Chesapeake Climate Action Network director, Mike Tidwell, argues: “It is, frankly, hypocrisy for the Governor to support both Paris and violent drilling for oil and gas in and across the state. The best thing Gov. McAuliffe could do to support Paris and oppose Trump is to drop his tragic support for offshore oil drilling and for the Mountain Valley and Atlantic Coast Pipelines for fracked gas.”

If you look up the word “Dominion” in the dictionary you will see the word derives from the Medieval Latin word dominium or dominus which means “lord or master.” And true to its name, Dominion Energy certainly seems to be master of Virginia, no matter the cost to communities and the environment.

Read the report here.

2 Comments

  • This is open corruption. It is also completely normal US politics. This is the brontosaurus in the living room nobody seems to want to address: the problem is not that some politicians are corrupt, it’s that we have a SYSTEM that guarantees corruption. A politician who doesn’t take money from the likes of Dominion (or PHRMA, Boeing, Lockheed Douglass, Exxon, Monsanto) can’t compete, almost certainly can’t win office and if s/he somehow does, the corporations can just put up limitless money for an opponent to unseat them. SCOTUS has blocked any reasonable means of changing this (and not with Citizens United.
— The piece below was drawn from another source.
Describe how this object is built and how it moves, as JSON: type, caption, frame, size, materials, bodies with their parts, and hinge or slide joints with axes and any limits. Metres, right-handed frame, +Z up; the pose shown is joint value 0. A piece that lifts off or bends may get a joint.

That only ripped out the gate posts on campaign cash–SCOTUS opened the floodgates in 1976). As long as this is the case, corporations are free to buy whatever policy they want, at the federal and state level. We still have a chance at the local level, but this is why states are passing these preemption laws, so the Koch brothers don’t have to bothered buying thousands of politicians. I’m not sure what we can do about this, but we need to address the root of the problem rather than rely on hope that somehow a new crop of officeholders will ignore their sponsors.

  • When we let nature down because rhe government gets payd to close there eyes, than it is maybe te to change the people that received money. Maybe some.prison time for corruption would be necessary! I’m sick and tired of people that are in the position to take money and not serving the people how they should do.